What you need to do: Quote the entries that follow exactly, leaving none out.

## Begin Data for this exercise

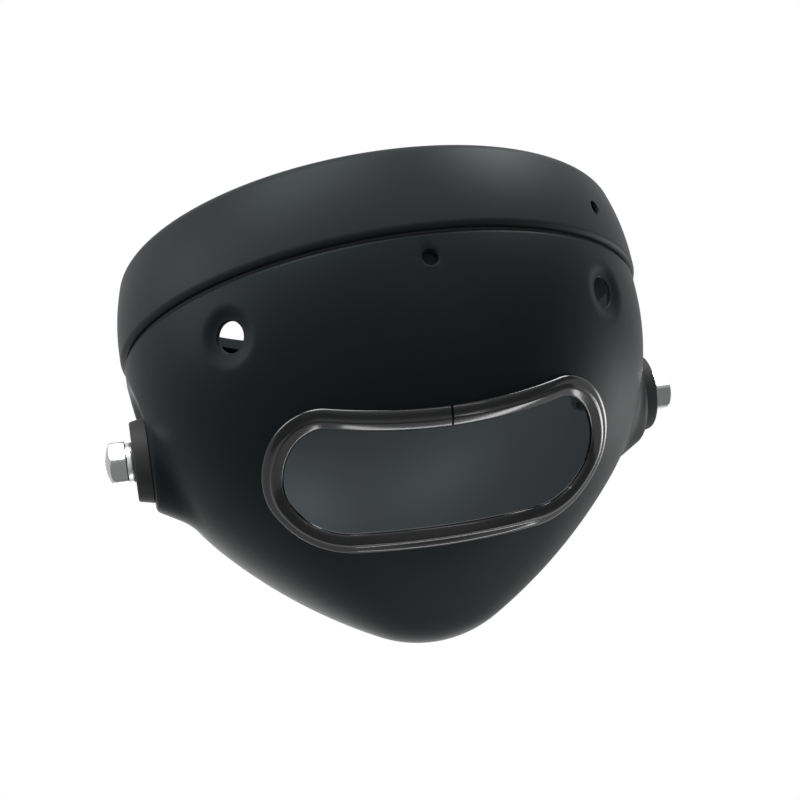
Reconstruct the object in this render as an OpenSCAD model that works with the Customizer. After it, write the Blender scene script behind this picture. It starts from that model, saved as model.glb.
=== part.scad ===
// Round motorcycle headlight housing: a deep pressed bowl with a crowned front ring,
// a kidney-shaped wiring opening with a swept edge trim, and a bolted mount on each side.
// Millimetres. The origin is the centre of the lens opening. The lamp looks along -Y,
// +Z is up on the motorcycle, and the rider's left is +X.

/* [Bowl] */
// Outer radius of the bowl behind the front ring
bowl_r = 93; // [90:0.5:96]
// Radius of the arc that draws in the bowl's side
side_r = 92; // [89:1:98]
// Angle at which the side arc hands over to the flank
side_turn = 42; // [38:1:45]
// Angle at which the flank hands over to the tail
tail_turn = 61; // [58:1:65]
// Radius of the rounded tail
tail_r = 43; // [38:1:47]
// Thickness of the pressed sheet
sheet = 1.2; // [1:0.1:1.6]
// Rounding of the shoulder where the bowl meets the ring
shoulder_r = 1.6; // [1.6:0.1:2.4]
// Length of the neck that the front ring slides over
neck_l = 7; // [5:0.5:9]

/* [Front ring] */
// How far the ring stands out over the bowl
ring_step = 1.2; // [1.2:0.1:3]
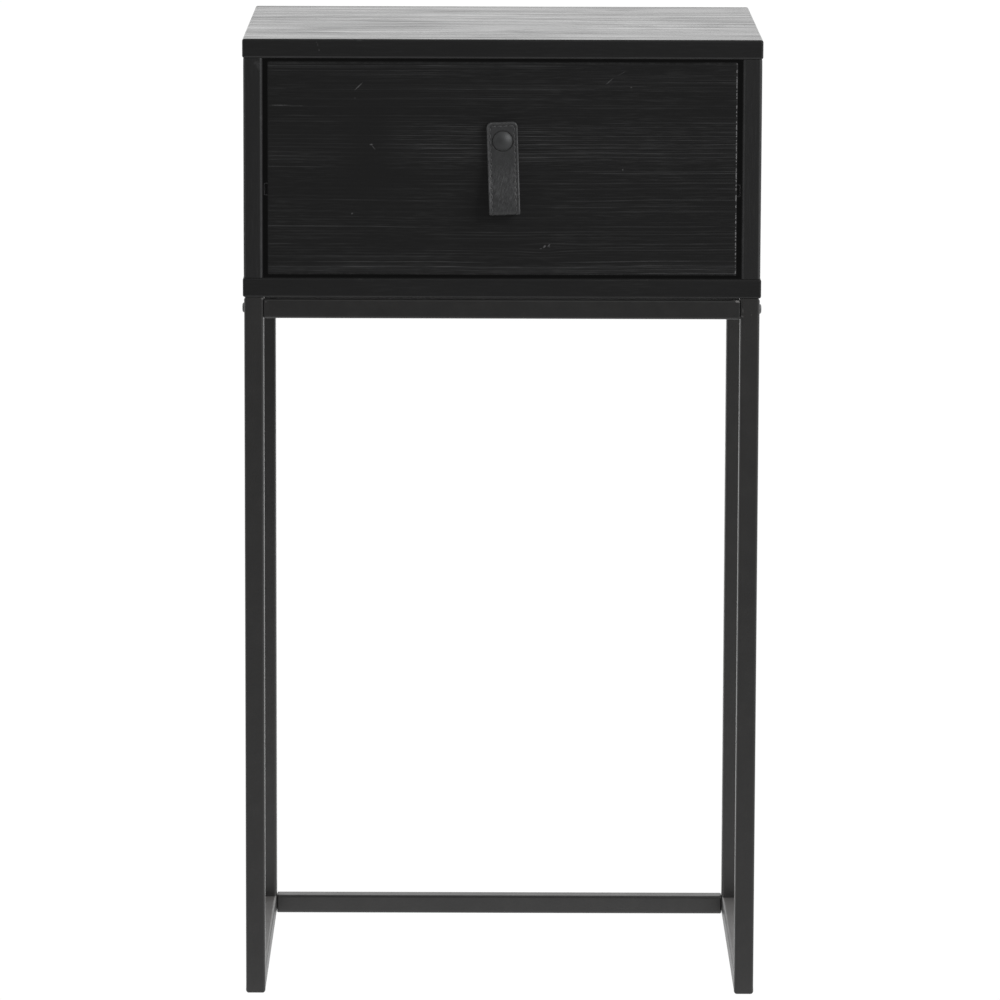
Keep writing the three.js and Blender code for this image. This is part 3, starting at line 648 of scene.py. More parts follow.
def thread_material(name):
    m = Nodes(name)
    v = m.coord()
    twist = m.noise(m.coord(rot=(0.3, 0.5, 0.2), scale=(1, 1, 3)), 1800, 2, 0.5)
    c = m.mix(twist, (0.045, 0.045, 0.046), (0.10, 0.10, 0.102))
    return m.finish(c, 0.6, 0.0, m.bump(twist, 0.5, 0.0001), spec=0.3)


def stud_material(name):
    m = Nodes(name)
    v = m.coord()
    brush = m.noise(m.coord(scale=(1, 1, 1)), 1500, 3, 0.6)
    c = m.mix(m.noise(v, 260, 4, 0.6), (0.046, 0.0475, 0.0485), (0.063, 0.0645, 0.066))
    return m.finish(c, m.mix(brush, 0.53, 0.63, kind="FLOAT"), 0.62, m.bump(brush, 0.08, 0.00004), spec=0.5)


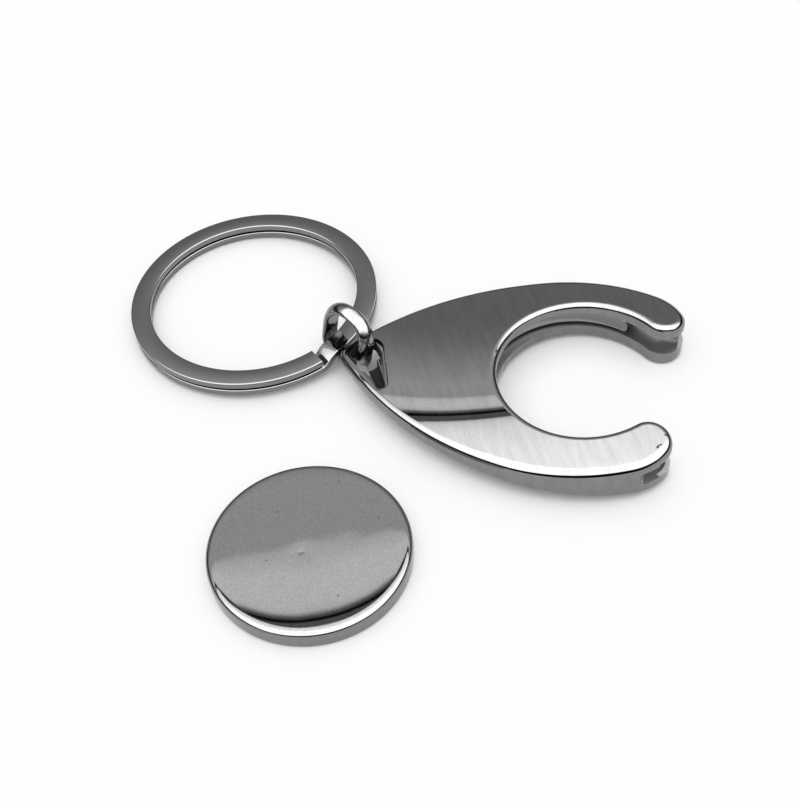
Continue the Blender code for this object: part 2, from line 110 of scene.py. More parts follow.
world = bpy.data.worlds.new("soft_box_room")
scene.world = world
world.use_nodes = True
tree = world.node_tree
tree.nodes.clear()
direction = node(tree, "ShaderNodeTexCoord")
turned = node(tree, "ShaderNodeMapping", {"Vector": direction.outputs["Generated"],
                                          "Rotation": (0, 0, -BOX_HEADING)})
split = node(tree, "ShaderNodeSeparateXYZ", {"Vector": turned.outputs[0]})
height = node(tree, "ShaderNodeMath", {0: split.outputs["Z"], 1: LEAST_RISE}, operation="MAXIMUM")
bearing = node(tree, "ShaderNodeMath", {0: height.outputs[0], 1: split.outputs["Y"]}, operation="ARCTAN2")
degrees = node(tree, "ShaderNodeMath", {0: bearing.outputs[0], 1: math.degrees(1)}, operation="MULTIPLY")
views = []
for stops in (ROOM_STOPS, RIM_STOPS):
    first, last = stops[0][0], stops[-1][0]
    share = node(tree, "ShaderNodeMapRange", {"Value": degrees.outputs[0], "From Min": first,
                                              "From Max": last})
    view = node(tree, "ShaderNodeValToRGB", {"Fac": share.outputs["Result"]})
    set_stops(view, [((at - first) / (last - first), colour) for at, colour in stops])
    views.append(view.outputs["Color"])
near_rim = node(tree, "ShaderNodeMath", {0: degrees.outputs[0], 1: (first + last) / 2, 2: (last - first) / 2},
                operation="COMPARE")
room = node(tree, "ShaderNodeMix", {"Factor": near_rim.outputs[0], "A": views[0], "B": views[1]},
            data_type="RGBA")
aside = node(tree, "ShaderNodeMath", {0: split.outputs["X"], 1: height.outputs[0]}, operation="DIVIDE")
aside = node(tree, "ShaderNodeMath", {0: aside.outputs[0]}, operation="ABSOLUTE")
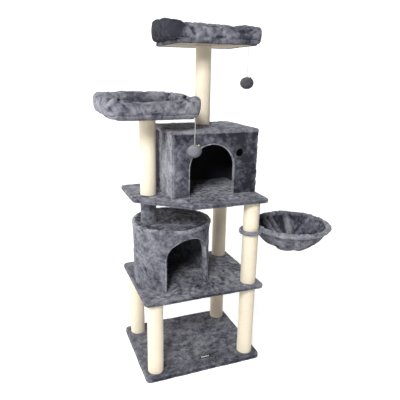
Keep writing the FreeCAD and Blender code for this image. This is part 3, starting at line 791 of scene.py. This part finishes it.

## End Data for this exercise

Task solution:
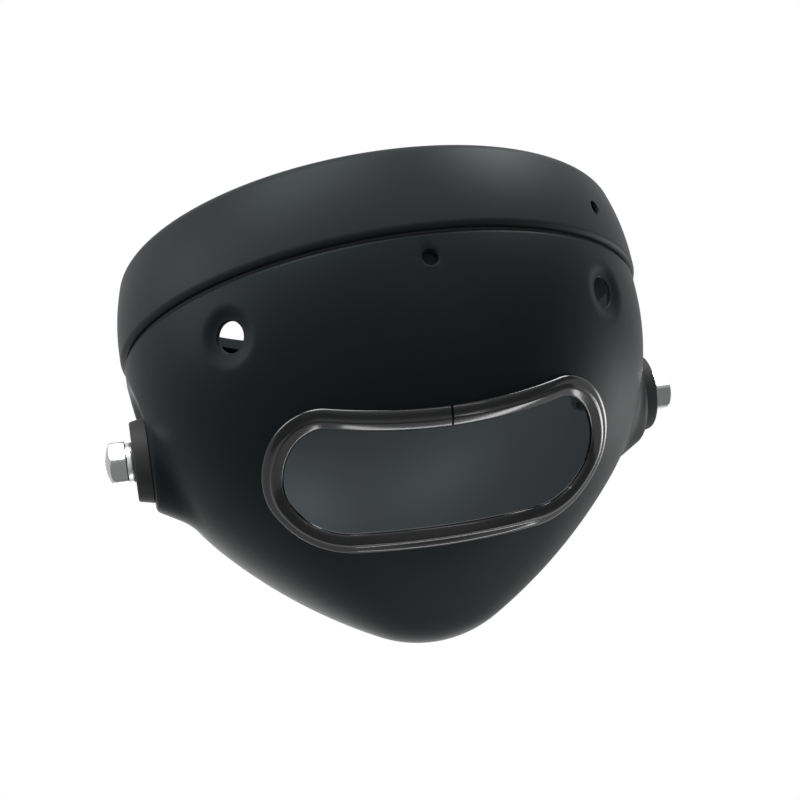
Reconstruct the object in this render as an OpenSCAD model that works with the Customizer. After it, write the Blender scene script behind this picture. It starts from that model, saved as model.glb.
=== part.scad ===
// Round motorcycle headlight housing: a deep pressed bowl with a crowned front ring,
// a kidney-shaped wiring opening with a swept edge trim, and a bolted mount on each side.
// Millimetres. The origin is the centre of the lens opening. The lamp looks along -Y,
// +Z is up on the motorcycle, and the rider's left is +X.

/* [Bowl] */
// Outer radius of the bowl behind the front ring
bowl_r = 93; // [90:0.5:96]
// Radius of the arc that draws in the bowl's side
side_r = 92; // [89:1:98]
// Angle at which the side arc hands over to the flank
side_turn = 42; // [38:1:45]
// Angle at which the flank hands over to the tail
tail_turn = 61; // [58:1:65]
// Radius of the rounded tail
tail_r = 43; // [38:1:47]
// Thickness of the pressed sheet
sheet = 1.2; // [1:0.1:1.6]
// Rounding of the shoulder where the bowl meets the ring
shoulder_r = 1.6; // [1.6:0.1:2.4]
// Length of the neck that the front ring slides over
neck_l = 7; // [5:0.5:9]

/* [Front ring] */
// How far the ring stands out over the bowl
ring_step = 1.2; // [1.2:0.1:3]
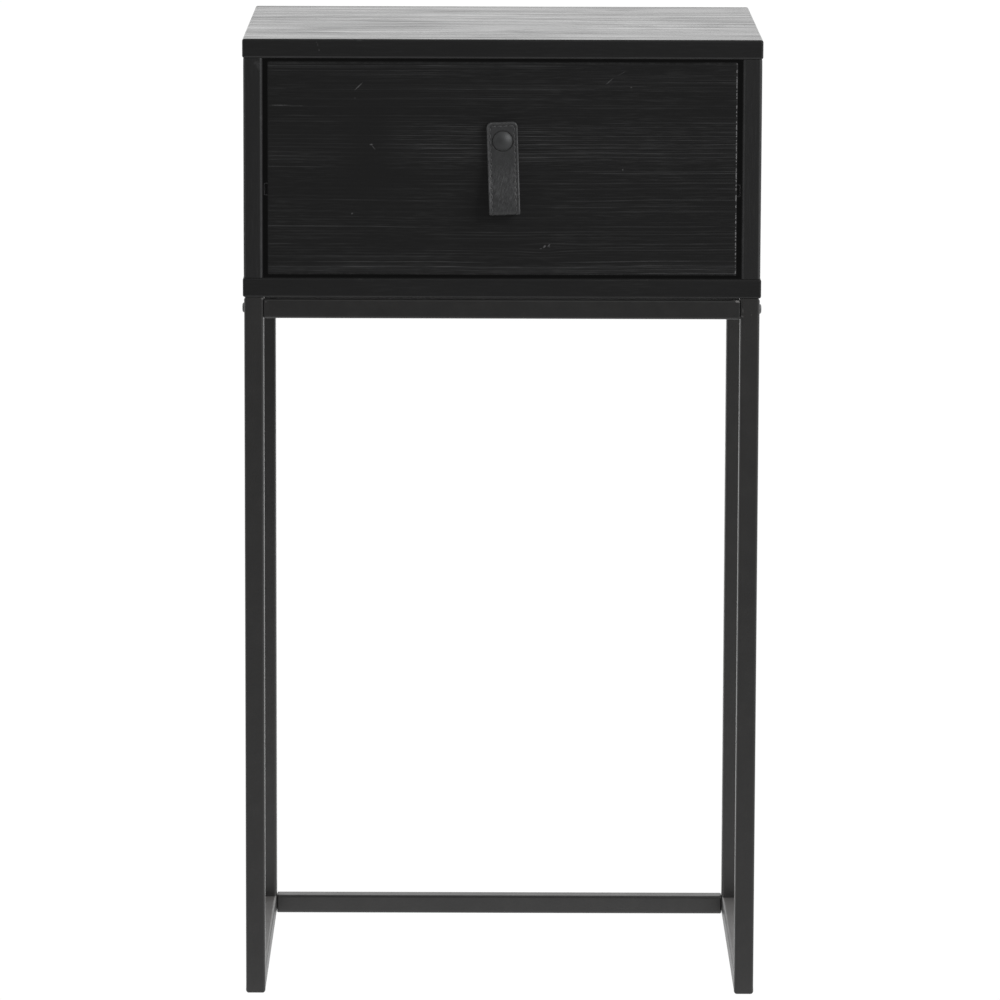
Keep writing the three.js and Blender code for this image. This is part 3, starting at line 648 of scene.py. More parts follow.
def thread_material(name):
    m = Nodes(name)
    v = m.coord()
    twist = m.noise(m.coord(rot=(0.3, 0.5, 0.2), scale=(1, 1, 3)), 1800, 2, 0.5)
    c = m.mix(twist, (0.045, 0.045, 0.046), (0.10, 0.10, 0.102))
    return m.finish(c, 0.6, 0.0, m.bump(twist, 0.5, 0.0001), spec=0.3)


def stud_material(name):
    m = Nodes(name)
    v = m.coord()
    brush = m.noise(m.coord(scale=(1, 1, 1)), 1500, 3, 0.6)
    c = m.mix(m.noise(v, 260, 4, 0.6), (0.046, 0.0475, 0.0485), (0.063, 0.0645, 0.066))
    return m.finish(c, m.mix(brush, 0.53, 0.63, kind="FLOAT"), 0.62, m.bump(brush, 0.08, 0.00004), spec=0.5)


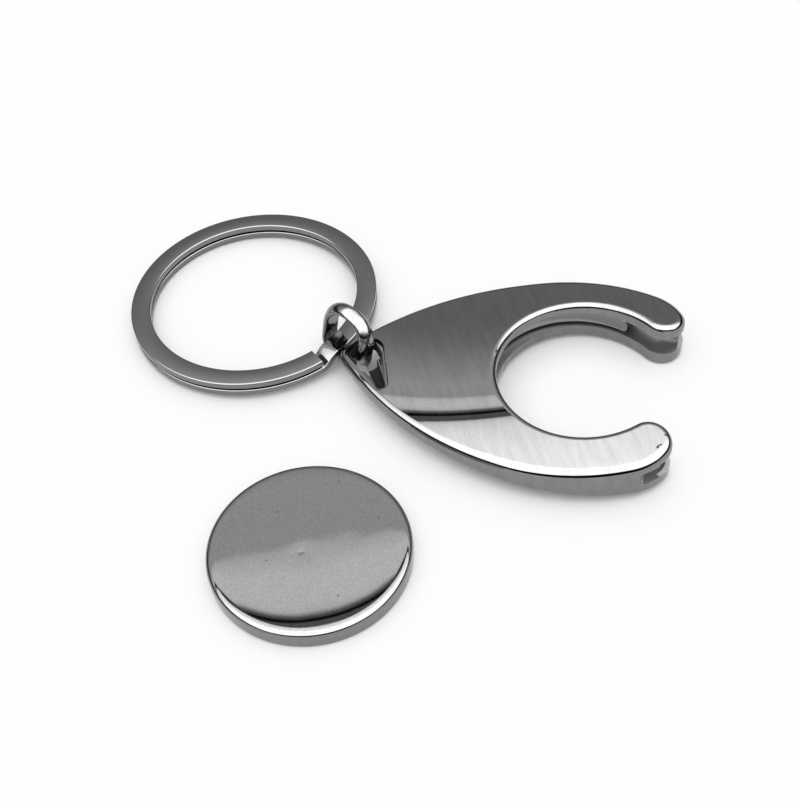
Continue the Blender code for this object: part 2, from line 110 of scene.py. More parts follow.
world = bpy.data.worlds.new("soft_box_room")
scene.world = world
world.use_nodes = True
tree = world.node_tree
tree.nodes.clear()
direction = node(tree, "ShaderNodeTexCoord")
turned = node(tree, "ShaderNodeMapping", {"Vector": direction.outputs["Generated"],
                                          "Rotation": (0, 0, -BOX_HEADING)})
split = node(tree, "ShaderNodeSeparateXYZ", {"Vector": turned.outputs[0]})
height = node(tree, "ShaderNodeMath", {0: split.outputs["Z"], 1: LEAST_RISE}, operation="MAXIMUM")
bearing = node(tree, "ShaderNodeMath", {0: height.outputs[0], 1: split.outputs["Y"]}, operation="ARCTAN2")
degrees = node(tree, "ShaderNodeMath", {0: bearing.outputs[0], 1: math.degrees(1)}, operation="MULTIPLY")
views = []
for stops in (ROOM_STOPS, RIM_STOPS):
    first, last = stops[0][0], stops[-1][0]
    share = node(tree, "ShaderNodeMapRange", {"Value": degrees.outputs[0], "From Min": first,
                                              "From Max": last})
    view = node(tree, "ShaderNodeValToRGB", {"Fac": share.outputs["Result"]})
    set_stops(view, [((at - first) / (last - first), colour) for at, colour in stops])
    views.append(view.outputs["Color"])
near_rim = node(tree, "ShaderNodeMath", {0: degrees.outputs[0], 1: (first + last) / 2, 2: (last - first) / 2},
                operation="COMPARE")
room = node(tree, "ShaderNodeMix", {"Factor": near_rim.outputs[0], "A": views[0], "B": views[1]},
            data_type="RGBA")
aside = node(tree, "ShaderNodeMath", {0: split.outputs["X"], 1: height.outputs[0]}, operation="DIVIDE")
aside = node(tree, "ShaderNodeMath", {0: aside.outputs[0]}, operation="ABSOLUTE")
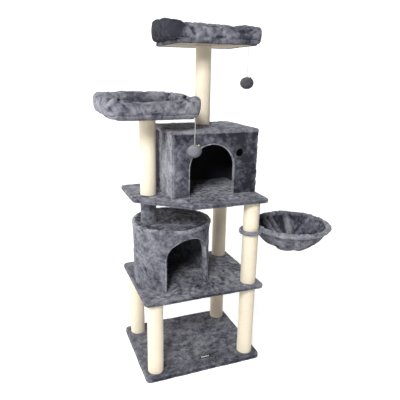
Keep writing the FreeCAD and Blender code for this image. This is part 3, starting at line 791 of scene.py. This part finishes it.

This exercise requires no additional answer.